In this case, a support node 350 communicates with the NOC 301 via
a firewall 395 to provide support. The support node monitors and
maintains resources within the UDC through holes in the firewalls,
as discussed above. Thus, the present system and method enables a
higher level of support to drill down their support to the control
plane and VLAN levels to troubleshoot problems and provide
recommendations. For instance, spare memory components 319 may
exist in the control plane 311. The support node 350 may predict an
imminent failure of a memory in a specific enterprise 313, based on
an increased level of correction on data retrieval (metric
collected by a monitoring agent). If this spare 319 is not
configured as a redundant component in an enterprise, a system such
as MC/ServiceGuard cannot swap it in. Instead, the support node 350
can deploy the changes in configuration through the firewalls, and
direct the control plane cluster to reconfigure the spare memory in
place of the memory that will imminently fail. This method of
swapping in spares saves the enterprise customers from the expense
of having to maintain additional hardware. The hardware is
maintained at the UDC level, and only charged to the customer, as
needed.
[0041] Referring now to FIG. 4, there is shown a more detailed view
of an embodiment of a control plane management system (410,
comprising: 431, 433, 435, 437, 439, 441, and 443) within a UDC
400. The embodiment of a control plane management system, as shown
in FIG. 4, is an alternative embodiment of the control plane
manager of FIGS. 1, 2 and 3. Several components of the UDC are
shown, but at different levels of detail. In this figure, adjacent
components interface with one another. The control plane (CP) 401
is shown adjacent to the public facing DMZ (PFD) 403, secure portal
segment (SPS) 405, network operation center (NOC) 407, resource
plane (RP) 409 and the Public Internet (PI) 411. The various
virtual LANs, or mini-data centers (MDC) 413 and 415 are shown
adjacent to the resource plane 409 because their controlling
resources, typically CPUs, are in the RP layer.

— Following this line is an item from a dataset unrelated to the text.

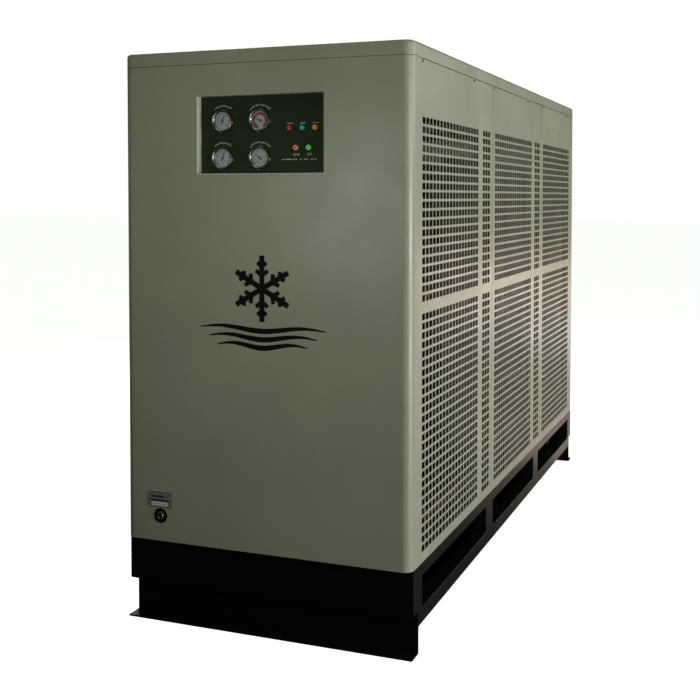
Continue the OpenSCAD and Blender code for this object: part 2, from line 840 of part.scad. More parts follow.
module moisture_separator() {
    color([0.35, 0.37, 0.4]) translate([sep_x, at(side_port_at), 0]) difference() {
        union() {
            translate([0, 0, sep_z[0]]) cylinder(r = sep_r, h = sep_z[1] - sep_z[0]);
            translate([0, 0, sep_z[1] - 1]) cylinder(r = pipe_r, h = 41);
            translate([0, 0, sep_z[0] - 40]) cylinder(r = 15, h = 41);
            translate([stub_end - sep_x, 0, eva_z]) rotate([0, 90, 0])
                cylinder(r = pipe_r, h = sep_x - stub_end);
            for (a = [90, 210, 330])
                rotate([0, 0, a]) translate([105, 0, base_h])
                    cylinder(r = 12, h = sep_z[0] - base_h + 1);
        }
        translate([0, 0, sep_z[0] + hx_t]) cylinder(r = sep_r - hx_t, h = sep_z[1] - sep_z[0] - 2 * hx_t);
        translate([0, 0, sep_z[1] - 20]) cylinder(r = pipe_r - pipe_t, h = 62);
        translate([stub_end - sep_x - 1, 0, eva_z]) rotate([0, 90, 0])
            cylinder(r = pipe_r - pipe_t, h = sep_x - stub_end);
    }
}

// Flanged inlet and outlet pipes through the rear panel
module air_connections() {
    color([0.4, 0.42, 0.44]) for (s = [-1, 1]) difference() {
        union() {
            rod_y(hx_x, pre_z + s * air_port_dz, pipe_r, hx_d[1] + 40, body_d + pipe_out);
            rod_y(hx_x, pre_z + s * air_port_dz, flange_r,
                  body_d + pipe_out - flange_t, body_d + pipe_out);
        }
        rod_y(hx_x, pre_z + s * air_port_dz, pipe_r - pipe_t, hx_d[1] + 39, body_d + pipe_out + 1);
        for (i = [0 : 7])
            rod_y(hx_x + flange_pcd / 2 * cos(22.5 + i * 45),
                  pre_z + s * air_port_dz + flange_pcd / 2 * sin(22.5 + i * 45),
                  flange_hole_r, body_d + pipe_out - flange_t - 1, body_d + pipe_out + 1);
    }
}

module air_transfer_pipes() {
    color([0.4, 0.42, 0.44]) {
        hollow_run([[hx_x, hx_d[0] - 40, pre_z], [hx_x, hx_d[0] - 180, pre_z],
                    [hx_x, hx_d[0] - 180, eva_z], [hx_x, hx_d[0] - 40, eva_z]], pipe_r, pipe_t, 130);
        hollow_run([[sep_x, side_port_at, sep_z[1] + 40], [sep_x, side_port_at, pre_z],
                    [stub_end, side_port_at, pre_z]], pipe_r, pipe_t, 150);
    }
}

// Discharge, condensate, liquid and suction lines
module refrigerant_lines() {
    color([0.72, 0.4, 0.25]) {
        run([[comp[0] + comp_r, comp[1], 740], [120, comp[1], 740], [120, comp[1], 1600],
             [120, 1014, 1600], [412, 1014, 1600], [412, 1014, coil_z[1] + 20]], 14, 50);
        run([[liquid_x, 1054, coil_z[0] - 20], [liquid_x, 1054, liquid_z],
             [liquid_x, receiver[1], liquid_z],
             [receiver[0] + receiver_r, receiver[1], liquid_z]], 11, 50);
        run([[receiver[0], receiver[1], receiver_z + 490], [receiver[0], receiver[1], 900],
             [receiver[0], 420, 900]], 11, 50);
        run([[receiver[0], 600, 900], [receiver[0], 760, 900],
             [60, 760, 900], [60, 1454, 900]], 11, 50);
        run([[60, 1514, 900], [60, 1594, 900], [150, 1594, 900], [150, feed_at, 900],
             [150, feed_at, eva_z], [stub_end, feed_at, eva_z]], 11, 40);
        run([[hx_x, suction_at, eva_z + 240], [hx_x, suction_at, eva_z + 300],
             [-300, suction_at, eva_z + 300], [-300, comp[1], eva_z + 300],
             [-300, comp[1], 600], [comp[0] - comp_r, comp[1], 600]], 17.5, 50);
    }
}

module expansion_valve() {
    color([0.7, 0.55, 0.3]) {
        block([35, 1454, 875], [85, 1514, 925]);
        translate([60, at(1484), 925]) cylinder(r = 12, h = 20);
        translate([60, at(1484), 944]) cylinder(r = 30, h = 16);
    }
}

// ---------- electrics ----------
module electrical_box() {
    color([0.55, 0.56, 0.54]) difference() {
        block([-box_x, box_d[0], box_z[0]], [box_x, box_d[1], box_z[1]]);
        block([-box_x + 2, box_d[0] + 2, box_z[0] + 2], [box_x - 2, box_d[1] + 1, box_z[1] - 2]);
    }
}

module electrical_cover() {
    color([0.58, 0.59, 0.57]) block([-box_x, box_d[1], box_z[0]], [box_x, box_d[1] + 2, box_z[1]]);
}

module cable_gland() {
    color([0.08, 0.08, 0.09]) difference() {
        union() {
            rod_y(gland_x, gland_z, gland_r, body_d - 12, body_d + 2);
            translate([gland_x, at(body_d), gland_z]) rotate([-90, 0, 0])
                cylinder(r = 19, h = 7, $fn = 6);
            rod_y(gland_x, gland_z, 14, body_d + 6, body_d + 24);
            translate([gland_x, at(body_d - sheet_t - 6), gland_z]) rotate([-90, 0, 0])
                cylinder(r = 18, h = 6, $fn = 6);
        }
        rod_y(gland_x, gland_z, 8, body_d - 13, body_d + 25);
    }
}

base_side_frames();
end_skirts();
end_feet();
base_cross_beams();
deck_plate();
cabinet_frame();
front_panel();
rear_panel();
right_panel_front();
right_panel_middle();
right_panel_rear();
left_panels();
panel_webs();
top_cover();
panel_screws();
control_recess();
control_plate();
gauge_cases();
gauge_dials();
gauge_glasses();
pointer_evaporating();
pointer_condensing();
pointer_air_pressure();
pointer_dew_point();
pilot_bezels();
lamp_red();
lamp_green();
lamp_amber();
stop_button();
start_button();
switch_blocks();
label_plate();
drain_grommet();
drain_outlet();
drain_tube();
compressor();
compressor_mounts();
liquid_receiver();
filter_drier();
condenser_core();
condenser_frame();
fan_shroud();
fan_motors();
fan_rotor_upper();
fan_rotor_lower();
precooler_shell();
evaporator_shell();
moisture_separator();
air_connections();
air_transfer_pipes();
refrigerant_lines();
expansion_valve();
electrical_box();
electrical_cover();
drain_timer_valve();
timer_knob_interval();
timer_knob_open();
drain_ball_valve();
drain_valve_lever();
cable_gland();
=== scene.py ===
import math
import random

import bmesh
import bpy
from mathutils import Matrix, Vector


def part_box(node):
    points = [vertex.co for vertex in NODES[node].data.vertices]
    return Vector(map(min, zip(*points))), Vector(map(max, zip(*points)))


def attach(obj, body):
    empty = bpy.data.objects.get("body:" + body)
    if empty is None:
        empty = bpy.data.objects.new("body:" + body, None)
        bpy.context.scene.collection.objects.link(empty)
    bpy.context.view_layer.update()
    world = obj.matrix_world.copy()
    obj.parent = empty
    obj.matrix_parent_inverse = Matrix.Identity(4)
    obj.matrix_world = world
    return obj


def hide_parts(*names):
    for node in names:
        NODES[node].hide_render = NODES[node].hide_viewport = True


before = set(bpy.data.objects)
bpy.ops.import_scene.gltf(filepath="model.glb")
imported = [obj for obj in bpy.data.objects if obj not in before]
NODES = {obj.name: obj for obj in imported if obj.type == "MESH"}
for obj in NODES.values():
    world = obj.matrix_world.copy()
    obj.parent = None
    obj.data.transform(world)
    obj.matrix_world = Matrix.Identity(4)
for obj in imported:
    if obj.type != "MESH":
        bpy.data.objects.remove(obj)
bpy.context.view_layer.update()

# ---------- sizes that the CAD source also states, in metres ----------
CORNER_R = 0.030
SHEET = 0.002
HOLE_W, HOLE_H = 0.030, 0.020
COL_PITCH, ROW_PITCH = 0.0366, 0.028
ROWS_LOW, ROWS_HIGH = 26, 20
FIRST_ROW_Z = 0.307
COLS_WIDE, COLS_NARROW = 18, 3
WIDE_AT = (0.116, 1.015, 1.916)
NARROW_AT = (0.834, 1.736, None)
GAUGE_R = 0.0345
PILOT_R = 0.010
SCREW_AT = (0.021, 0.614)
SCREW_R = 0.0045
DRAIN_HOLE_R = 0.021
FLANGE_R = 0.125
FLANGE_HOLE_R = 0.076
GLAND_HOLE_R = 0.0125

# ---------- sizes that only this script uses, in metres or degrees ----------
WRAP = 0.0786  # 0.6 mm more than in the CAD source, for a narrower seam
EDGE_ROLL = 0.003
GAUGE_TAB = 0.0374
PRINT_THICK = 0.00008
SMOOTH_ANGLE = 35
CIRCLE_STEPS = 48
CORNER_STEPS = 8
QUARTER_STEPS = 6

FRONT_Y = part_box("front_panel")[0].y
REAR_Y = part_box("rear_panel")[1].y
HALF_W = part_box("front_panel")[1].x
BASE_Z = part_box("front_panel")[0].z
PANEL_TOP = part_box("front_panel")[1].z


# ---------- materials ----------
def srgb(r, g, b):
    """Linear colour from 0-255 display values."""
    def lin(c):
        c /= 255
        return c / 12.92 if c <= 0.04045 else ((c + 0.055) / 1.055) ** 2.4
    return (lin(r), lin(g), lin(b), 1.0)


def darker(color, share):
    """The colour with a share of its light taken away."""
    return (*(c * (1 - share) for c in color[:3]), 1.0)


class Shader:
    """A small helper that adds and links the nodes of one material."""

    def __init__(self, name):
        self.mat = bpy.data.materials.new(name)
        self.mat.use_nodes = True
        self.tree = self.mat.node_tree
        self.bsdf = self.tree.nodes["Principled BSDF"]
        self.coord = self.add("ShaderNodeTexCoord").outputs["Object"]

    def add(self, kind, **values):
        n = self.tree.nodes.new(kind)
        for key, v in values.items():
            setattr(n, key, v)
        return n

    def link(self, a, b):
        self.tree.links.new(a, b)

    def feed(self, socket, v):
        """Links a socket to v, or sets it when v is a plain value."""
        if isinstance(v, bpy.types.NodeSocket):
            self.link(v, socket)
        else:
            socket.default_value = v

    def noise(self, scale, detail, stretch=None):
        n = self.add("ShaderNodeTexNoise")
        n.inputs["Scale"].default_value = scale
        n.inputs["Detail"].default_value = detail
        n.inputs["Roughness"].default_value = 0.55
        source = self.coord
        if stretch:
            m = self.add("ShaderNodeMapping")
            m.inputs["Scale"].default_value = stretch
            self.link(source, m.inputs["Vector"])
            source = m.outputs["Vector"]
        self.link(source, n.inputs["Vector"])
        return n.outputs["Fac"]

    def ramp(self, fac, stops):
        """Colour that runs between two stops."""
        r = self.add("ShaderNodeValToRGB")
        for e, (pos, col) in zip(r.color_ramp.elements, stops):
            e.position = pos
            e.color = col
        self.link(fac, r.inputs["Fac"])
        return r.outputs["Color"]

    def map(self, fac, lo, hi, to_lo, to_hi):
        m = self.add("ShaderNodeMapRange")
        for key, v in (("From Min", lo), ("From Max", hi), ("To Min", to_lo), ("To Max", to_hi)):
            m.inputs[key].default_value = v
        self.link(fac, m.inputs["Value"])
        return m.outputs["Result"]

    def mix(self, a, b, fac, blend="MIX"):
        m = self.add("ShaderNodeMix", data_type="RGBA", blend_type=blend)
        for socket, v in ((m.inputs[0], fac), (m.inputs[6], a), (m.inputs[7], b)):
            self.feed(socket, v)
        return m.outputs[2]

    def math(self, operation, *values):
        m = self.add("ShaderNodeMath", operation=operation)
        for socket, v in zip(m.inputs, values):
            self.feed(socket, v)
        return m.outputs[0]

    def bump(self, height, strength, distance):
        b = self.add("ShaderNodeBump")
        b.inputs["Strength"].default_value = strength
        b.inputs["Distance"].default_value = distance
        self.link(height, b.inputs["Height"])
        self.link(b.outputs["Normal"], self.bsdf.inputs["Normal"])

    def set(self, **values):
        """Feeds sockets of the Principled shader, with _ for each space in a socket's name."""
        for key, v in values.items():
            self.feed(self.bsdf.inputs[key.replace("_", " ")], v)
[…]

[0042] The control plane 401 encompasses all of the devices that
administer or that control the VLANs and resources within the MDCs.
In this embodiment, the CP 401 interacts with the other components
of the UDC via a CP firewall 421 for communication with the NOC
407; a virtual router 423 for communicating with the PI 411; and a
number of components 455 for interacting with the resource plane
(RP) 409 and MDCs 413, 415. A control plane manager of managers
(CPMOM) 431 controls a plurality of control plane managers 433 in
the CP layer 401. A number of components are controlled by the
CPMOM 431 or individual CP 433 to maintain the virtual networks,
for instance, CP Database (CPDB) 435; Control Plane Internet Usage
Metering (CP IUM) Collector (CPIUM) 437, using Netflow technology
on routers to monitor paths of traffic; backup and XP management
servers 439; restore data mover and tape library 441; and backup
data mover and tape library 443. These devices are typically
connected via Ethernet cables and together with the CPMOM 431 and
CP manager 433 encompass the control plane management system (the
control plane manager of FIGS. 1-3). There may be network attached
storage (NAS) 453 which is allocated to a VLAN by the CP manager,
and/or disk array storage 445 using either SCSI or fiber optic
network connections and directly connected to the resources through
fiber or SCSI connections. The disk array 445, fiber channel
switches 449, and SAN/SCSI gateway 447 exist on their own fiber
network 461. The resources 451 are typically CPU-type components
and are assigned to the VLANs by the CP manager 433.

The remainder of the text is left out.